Oxigênio em Small (1905)

The phrase “properties of numbers” survives in many minds from their earliest encounters with arithmetic. Whether or not it was good pedagogy to use the phrase we will not inquire, but the idea and the program behind the phrase may furnish an analogy for our present use. The boy who simply makes change for the papers he sells on the street corner has this at least in common with Newton, and Laplace, and the bookkeepers, and the actuaries, and the engineers, who carry on the most complicated mathematical calculations, viz., they are concerned with the “properties of numbers.” So far as the problems of each go, they must learn, somehow or other, to know the properties of numbers under all circumstances where they occur. In like manner, people who seek social intelligence, whether they are street gamins hustling for a living with help from nobody, or social philosophers attempting to report the past and to foretell the future of the human family, all are dealing with the properties of persons.

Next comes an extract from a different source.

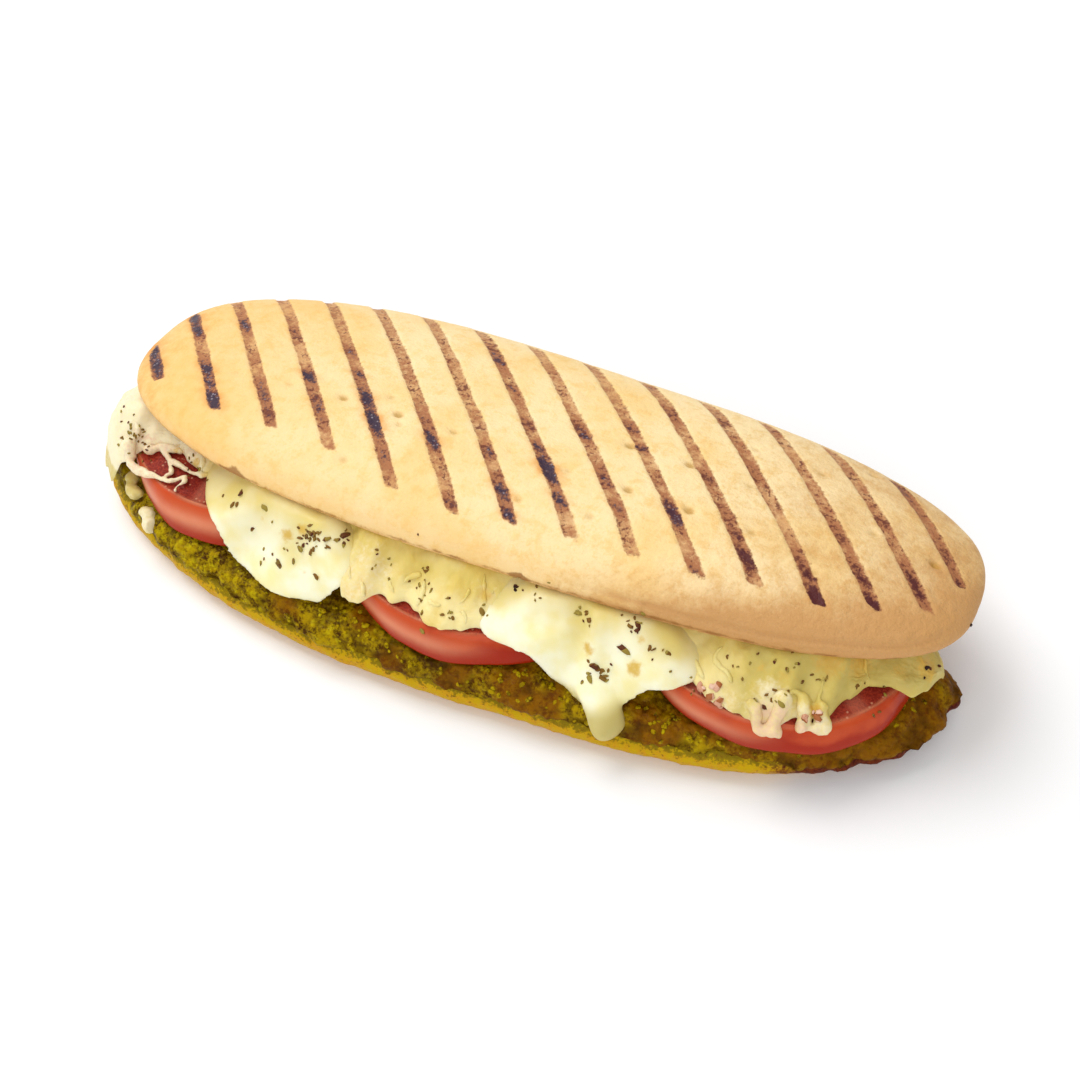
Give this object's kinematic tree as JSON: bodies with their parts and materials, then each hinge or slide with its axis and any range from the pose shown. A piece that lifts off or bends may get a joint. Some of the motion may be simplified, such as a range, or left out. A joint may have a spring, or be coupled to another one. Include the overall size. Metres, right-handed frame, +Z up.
{
  "type": "panini",
  "caption": "Long grilled panini: a ridge-marked bread lid over melted cheese, mozzarella, tomato slices and pesto, on a flat-based bread half",
  "frame": {"origin": "centre of the bounding box, on the plane that the flat base rests on", "axes": "+X along the bread, +Y from the open front to the back, +Z up"},
  "size_m": [0.256, 0.1078, 0.0501],
  "materials": {
    "crust_gold": "smooth matte golden crust with brown grill marks",
    "crust_oiled": "oil-soaked yellow crust, browned at its right end",
    "pesto_green": "coarse oily olive-green paste",
    "tomato_red": "wet red slice with a glossy skin",
    "cheese_cream": "melted grated cheese, lumpy, with herb flakes",
    "mozzarella_white": "smooth glossy melted slice, cream white"
  },
  "bodies": {
    "root": {"bread_bottom": "crust_oiled", "pesto": "pesto_green", "tomato_slice_1": "tomato_red", "tomato_slice_2": "tomato_red", "tomato_slice_3": "tomato_red", "grated_cheese": "cheese_cream", "mozzarella_slice_1": "mozzarella_white", "mozzarella_slice_2": "mozzarella_white", "bread_top": "crust_gold"}
  },
  "joints": []
}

Just as the chemist must very early get familiar with certain primary facts about his “elements,” their specific gravity, their atomicity, their relation to oxygen, etc., etc.; so the sociologist, whether amateur or professional, must early get a working knowledge of the essential peculiarities of persons. Sociology accordingly involves first of all a technique for detecting, classifying, criticising, measuring, and correlating human interests, first with reference to their past and present manifestations, and second with reference to their indications for the future. The sociological study that is provided for in university courses is [438] not like the instruction in law, which is calculated to make men the most effective practitioners under the code that now exists. All our programs of sociological study are more like the courses in pure and applied mathematics which a West Point student is obliged to take. They are not expected to give him specific knowledge of the situations which he may encounter in a campaign. They are supposed to make him familiar with the elements out of which all possible military situations are composed, with the means of calculating all relationships that may occur between these elements, and with the necessary processes of controlling theoretical and practical dealings with these elements under any circumstances whatsoever. (Small 1905:437-8)

SMALL, Albion. 1905. General Sociology. Chicago: The University of Chicago Press.